AsMyGranWouldSay · 19/12/2022 14:14

It's awful OP I know, been there and have had to cut him out of the picture, even if DS had to miss out on certain things sometimes.
I pay his sports club my half directly and they were understanding. My exh had to step up, even if he dragged his feet as is his aggressively passive wont.
These people manipulate us into thinking we'll harm our kids if we won't do the donkey work and it's a lie. Kids can learn how to manage disappointment, which is far more useful than learning that a woman should put her needs aside because a man is being an entitled, immature manchild.
Don't let him make you think you are a bad parent by not making up for his shortcomings, what a massive piece of trickery.
Boundaries above all.
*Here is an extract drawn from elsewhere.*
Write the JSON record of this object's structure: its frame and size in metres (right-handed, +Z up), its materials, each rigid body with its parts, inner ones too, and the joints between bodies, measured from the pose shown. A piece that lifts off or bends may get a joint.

No arguing with him by text, ignore any attacks, stick to your guns and keep evidence. If he's not doing 50-50 then you may need proof if ever you go back to court.
So sorry you're going through this but please don't let him get to you. He's the one not being a good parent here.
It shouldn't be about keeping score, that's not what parenting is about. He makes it all about him! Makes my blood boil this kind of crap...totally him-centred and petty. What about his child's welfare??
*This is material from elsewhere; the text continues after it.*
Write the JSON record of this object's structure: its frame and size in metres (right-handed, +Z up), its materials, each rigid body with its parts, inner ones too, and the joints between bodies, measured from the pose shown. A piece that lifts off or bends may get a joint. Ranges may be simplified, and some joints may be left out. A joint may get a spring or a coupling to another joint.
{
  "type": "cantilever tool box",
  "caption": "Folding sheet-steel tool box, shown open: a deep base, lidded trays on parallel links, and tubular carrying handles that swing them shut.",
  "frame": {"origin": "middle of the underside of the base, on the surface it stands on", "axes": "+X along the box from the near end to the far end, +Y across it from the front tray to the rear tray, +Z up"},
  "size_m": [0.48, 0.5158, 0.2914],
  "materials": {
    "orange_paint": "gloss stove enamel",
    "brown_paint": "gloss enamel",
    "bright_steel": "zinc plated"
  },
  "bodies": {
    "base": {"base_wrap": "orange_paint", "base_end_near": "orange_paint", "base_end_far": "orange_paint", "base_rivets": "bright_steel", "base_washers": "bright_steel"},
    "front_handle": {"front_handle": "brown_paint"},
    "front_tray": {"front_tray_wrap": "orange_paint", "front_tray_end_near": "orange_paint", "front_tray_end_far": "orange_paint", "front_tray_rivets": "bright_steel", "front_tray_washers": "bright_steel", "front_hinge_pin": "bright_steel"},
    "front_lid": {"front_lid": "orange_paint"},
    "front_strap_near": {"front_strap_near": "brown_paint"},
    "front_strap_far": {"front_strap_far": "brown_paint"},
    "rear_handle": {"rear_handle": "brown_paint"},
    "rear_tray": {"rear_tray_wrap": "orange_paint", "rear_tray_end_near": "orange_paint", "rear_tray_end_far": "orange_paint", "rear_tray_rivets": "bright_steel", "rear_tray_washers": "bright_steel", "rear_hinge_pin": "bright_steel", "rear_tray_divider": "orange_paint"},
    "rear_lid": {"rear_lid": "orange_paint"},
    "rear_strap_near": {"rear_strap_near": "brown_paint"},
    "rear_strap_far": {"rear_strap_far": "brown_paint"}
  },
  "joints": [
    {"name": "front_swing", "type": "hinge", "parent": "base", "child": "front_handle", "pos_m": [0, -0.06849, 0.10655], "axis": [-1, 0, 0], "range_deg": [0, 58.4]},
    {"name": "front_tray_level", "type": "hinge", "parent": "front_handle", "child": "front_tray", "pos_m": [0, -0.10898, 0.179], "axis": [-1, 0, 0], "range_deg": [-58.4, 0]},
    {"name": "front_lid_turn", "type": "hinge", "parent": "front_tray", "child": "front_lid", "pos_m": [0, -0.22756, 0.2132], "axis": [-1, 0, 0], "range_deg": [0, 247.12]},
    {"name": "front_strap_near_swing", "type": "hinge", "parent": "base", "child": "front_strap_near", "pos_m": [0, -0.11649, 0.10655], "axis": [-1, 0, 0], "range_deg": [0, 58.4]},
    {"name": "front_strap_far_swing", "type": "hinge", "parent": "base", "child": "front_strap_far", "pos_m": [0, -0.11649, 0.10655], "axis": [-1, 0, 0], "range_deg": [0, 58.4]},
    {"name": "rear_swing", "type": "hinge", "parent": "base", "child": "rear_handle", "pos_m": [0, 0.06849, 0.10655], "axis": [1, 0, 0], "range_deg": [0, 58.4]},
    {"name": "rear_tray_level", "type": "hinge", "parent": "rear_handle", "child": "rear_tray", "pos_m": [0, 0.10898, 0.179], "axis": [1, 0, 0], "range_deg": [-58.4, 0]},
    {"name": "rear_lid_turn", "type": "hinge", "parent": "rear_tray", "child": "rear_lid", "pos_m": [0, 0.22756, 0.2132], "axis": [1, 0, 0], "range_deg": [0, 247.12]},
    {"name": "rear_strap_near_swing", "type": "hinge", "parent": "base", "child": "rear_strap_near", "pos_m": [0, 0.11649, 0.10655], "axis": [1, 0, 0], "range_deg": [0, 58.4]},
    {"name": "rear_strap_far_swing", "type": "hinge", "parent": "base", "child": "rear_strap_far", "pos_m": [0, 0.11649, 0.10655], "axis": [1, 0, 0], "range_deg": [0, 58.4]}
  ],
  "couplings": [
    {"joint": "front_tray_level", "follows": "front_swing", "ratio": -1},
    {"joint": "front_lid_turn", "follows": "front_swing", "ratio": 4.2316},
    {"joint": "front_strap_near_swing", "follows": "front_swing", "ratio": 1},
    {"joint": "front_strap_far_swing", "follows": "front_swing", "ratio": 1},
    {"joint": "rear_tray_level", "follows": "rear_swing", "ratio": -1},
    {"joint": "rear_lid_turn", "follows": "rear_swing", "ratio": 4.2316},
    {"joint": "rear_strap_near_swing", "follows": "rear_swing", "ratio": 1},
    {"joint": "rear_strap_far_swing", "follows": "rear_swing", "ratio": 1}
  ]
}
maryofthevirginkind · 19/12/2022 14:16

Get him to pay everything and you give him half. Also as a high earner couldn't you pro rata your share?

Londono · 19/12/2022 14:52

The problem with some of these responses is that they don't understand what dealing with a man like this is like. 'Get him to pay it all and you pay him' - there is no way in this world you can get these men to do anything at all.

Cut off every opportunity for him to hurt you/your DS. I no longer give my DC school dinners for example as EX wouldn't pay his share so I told school that my DC only have packed lunches and to bill him for any outstanding school dinners. I've done the same with extracurricular clubs too - mine even had the audacity to have childcare bills sent to me for his weeks. I explained in writing that if he books them in, he pays and how they administrate that is up to them.

Have stock replies ready for him, ignore everything that doesn't need a reply. I don't reply at all to his rants. I see my ex like a toddler getting something off his chest. So 'that isn't the arrangement and I am unable to accommodate it' that kind of thing.

Good luck, it is actually very freeing as it stops you being sent into a spin when you get one of their unreasonable messages.

Emptyinsidetothecore · 19/12/2022 18:20

Stop helping him be a good dad.

You’re doing too much.

I like @Londono‘s advice. Change the narrative. Make it easier for yourself and harder for him.

Helpwhatwouldyoudonext · 19/12/2022 18:28

You're not alone, if that helps.
I'll answer more fully later but I echo most of the advice above.

yaaarrrp · 19/12/2022 18:48

Hi Op,

I was in a similar situation with my ex. He was just generally making life difficult for the sake of it. I also had the barriage of abusive messages when things didnt go exactly how he wanted.

Honestly get yourself to a mediator. I did it last year after 6 years of crap. Theres government funding which covers pretty much most of the cost. Each parent has to pay £100 for the initial consultation and then the actual mediation is funded up to the ammount of £600 from what I remember, which is more than enough to sort out alot of cases. (I just ended up paying my exs share of the consultation as he would have refused to participate otherwise) But Honestly it was the best £200 Ive ever spent. Worth every penny. The mediator was brilliant and my ex didnt have a leg to stand on when presenting his stupid arguments in front of the mediator. We came to a written agreement, which we both then signed to say we would follow it.

Its changed our relationship completely and we now co parent pretty successfully as we just dont deviate from the agreement.

The agreement isnt legally binding but if they dont then follow the agreement then you can then take them to court.

Hope you get it sorted Op. All the best!